YOUR OBJECTIVE :: Could you give the data below again, exactly and completely?

= = = = =

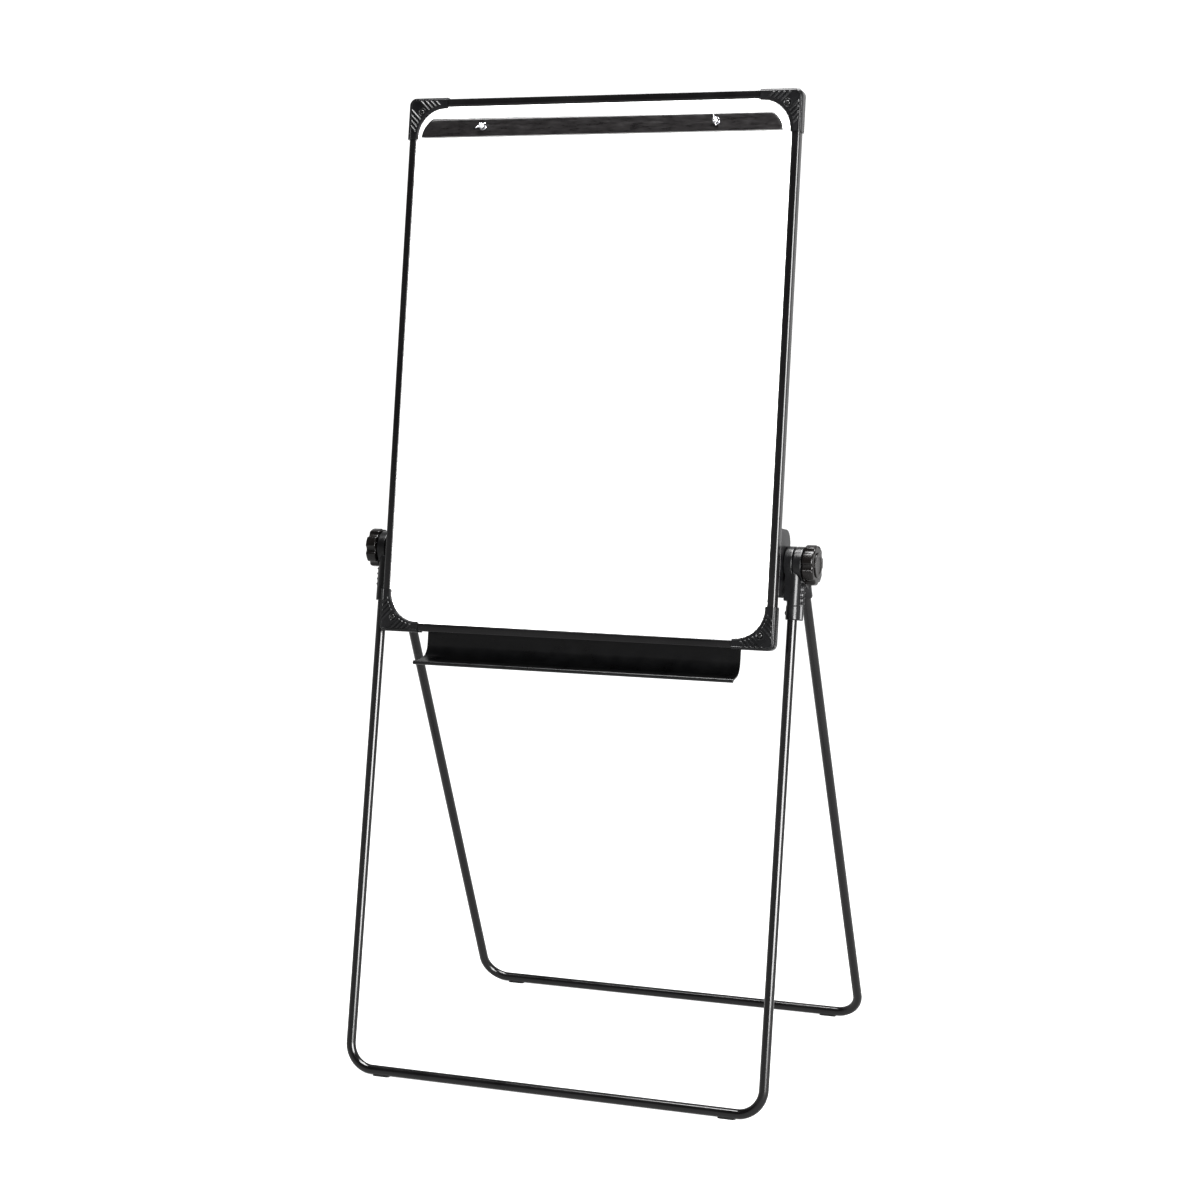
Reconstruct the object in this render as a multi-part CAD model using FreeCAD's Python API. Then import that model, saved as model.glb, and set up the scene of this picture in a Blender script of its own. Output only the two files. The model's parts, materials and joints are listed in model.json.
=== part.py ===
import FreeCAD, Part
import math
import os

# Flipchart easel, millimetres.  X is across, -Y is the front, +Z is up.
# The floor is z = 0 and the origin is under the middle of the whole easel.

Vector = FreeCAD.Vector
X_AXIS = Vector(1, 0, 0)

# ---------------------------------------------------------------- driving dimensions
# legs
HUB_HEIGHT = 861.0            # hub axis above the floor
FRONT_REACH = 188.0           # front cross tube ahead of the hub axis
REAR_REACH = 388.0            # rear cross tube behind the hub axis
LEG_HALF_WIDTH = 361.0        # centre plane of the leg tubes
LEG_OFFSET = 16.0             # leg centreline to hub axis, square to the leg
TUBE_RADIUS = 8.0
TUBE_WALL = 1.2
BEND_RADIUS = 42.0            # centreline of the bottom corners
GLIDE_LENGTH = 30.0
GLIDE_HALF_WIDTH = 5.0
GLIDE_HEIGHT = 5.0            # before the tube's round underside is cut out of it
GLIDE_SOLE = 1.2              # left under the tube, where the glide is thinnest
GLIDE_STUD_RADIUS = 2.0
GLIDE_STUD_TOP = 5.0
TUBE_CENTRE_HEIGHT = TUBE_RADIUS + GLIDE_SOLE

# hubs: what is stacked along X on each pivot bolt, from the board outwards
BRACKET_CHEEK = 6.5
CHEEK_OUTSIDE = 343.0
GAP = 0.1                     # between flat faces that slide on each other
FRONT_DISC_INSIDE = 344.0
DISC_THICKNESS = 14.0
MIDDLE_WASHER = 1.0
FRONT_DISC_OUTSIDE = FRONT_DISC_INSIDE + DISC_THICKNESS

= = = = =

THE ANSWER ::
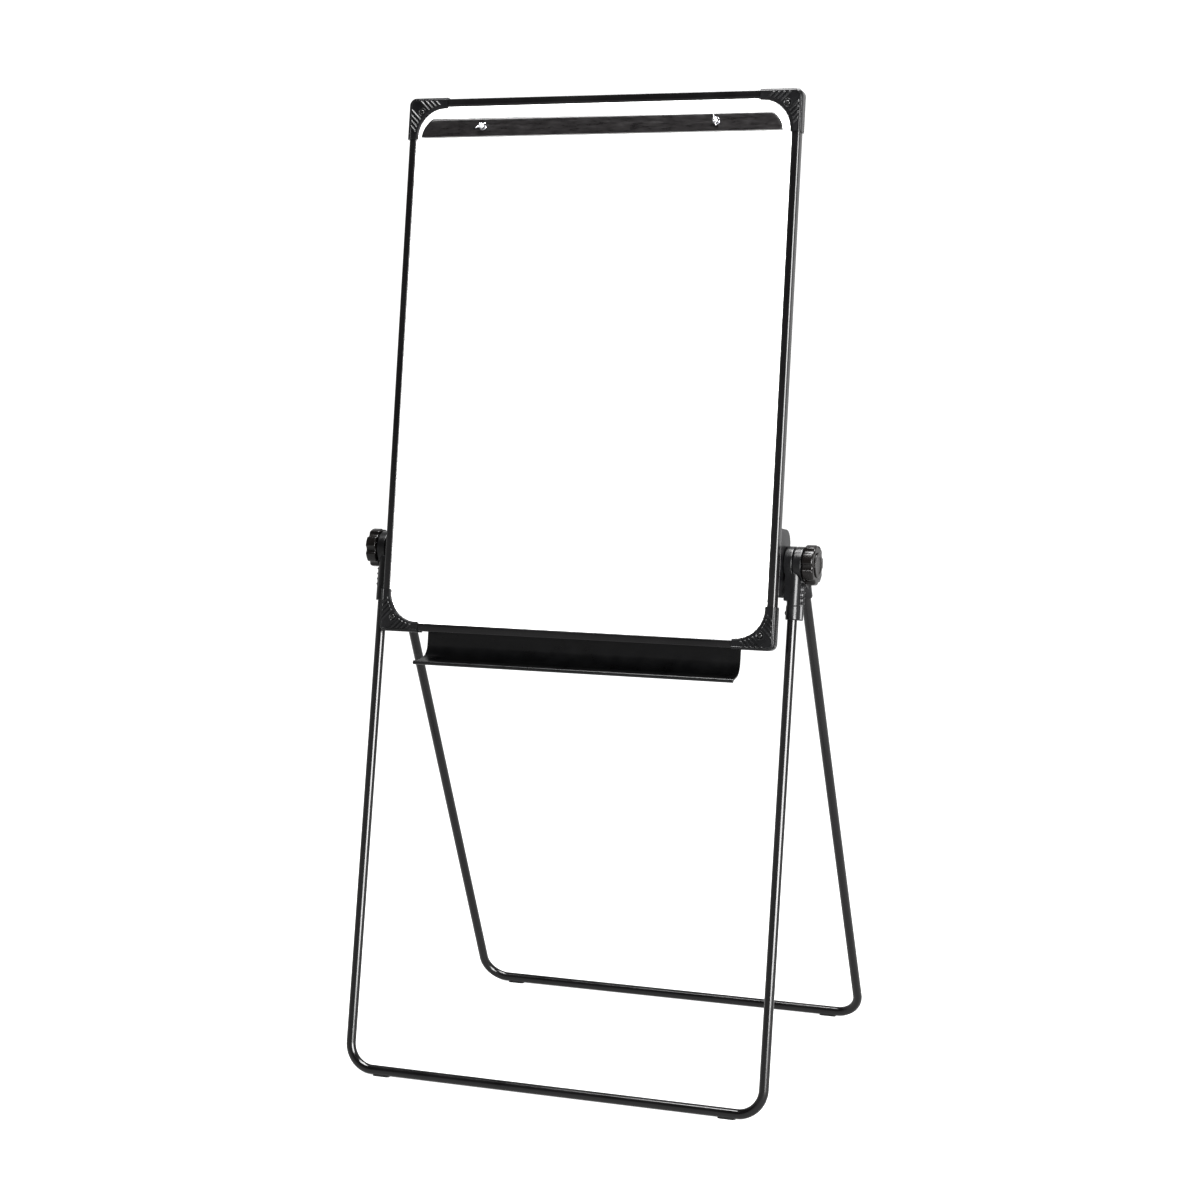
Reconstruct the object in this render as a multi-part CAD model using FreeCAD's Python API. Then import that model, saved as model.glb, and set up the scene of this picture in a Blender script of its own. Output only the two files. The model's parts, materials and joints are listed in model.json.
=== part.py ===
import FreeCAD, Part
import math
import os

# Flipchart easel, millimetres.  X is across, -Y is the front, +Z is up.
# The floor is z = 0 and the origin is under the middle of the whole easel.

Vector = FreeCAD.Vector
X_AXIS = Vector(1, 0, 0)

# ---------------------------------------------------------------- driving dimensions
# legs
HUB_HEIGHT = 861.0            # hub axis above the floor
FRONT_REACH = 188.0           # front cross tube ahead of the hub axis
REAR_REACH = 388.0            # rear cross tube behind the hub axis
LEG_HALF_WIDTH = 361.0        # centre plane of the leg tubes
LEG_OFFSET = 16.0             # leg centreline to hub axis, square to the leg
TUBE_RADIUS = 8.0
TUBE_WALL = 1.2
BEND_RADIUS = 42.0            # centreline of the bottom corners
GLIDE_LENGTH = 30.0
GLIDE_HALF_WIDTH = 5.0
GLIDE_HEIGHT = 5.0            # before the tube's round underside is cut out of it
GLIDE_SOLE = 1.2              # left under the tube, where the glide is thinnest
GLIDE_STUD_RADIUS = 2.0
GLIDE_STUD_TOP = 5.0
TUBE_CENTRE_HEIGHT = TUBE_RADIUS + GLIDE_SOLE

# hubs: what is stacked along X on each pivot bolt, from the board outwards
BRACKET_CHEEK = 6.5
CHEEK_OUTSIDE = 343.0
GAP = 0.1                     # between flat faces that slide on each other
FRONT_DISC_INSIDE = 344.0
DISC_THICKNESS = 14.0
MIDDLE_WASHER = 1.0
FRONT_DISC_OUTSIDE = FRONT_DISC_INSIDE + DISC_THICKNESS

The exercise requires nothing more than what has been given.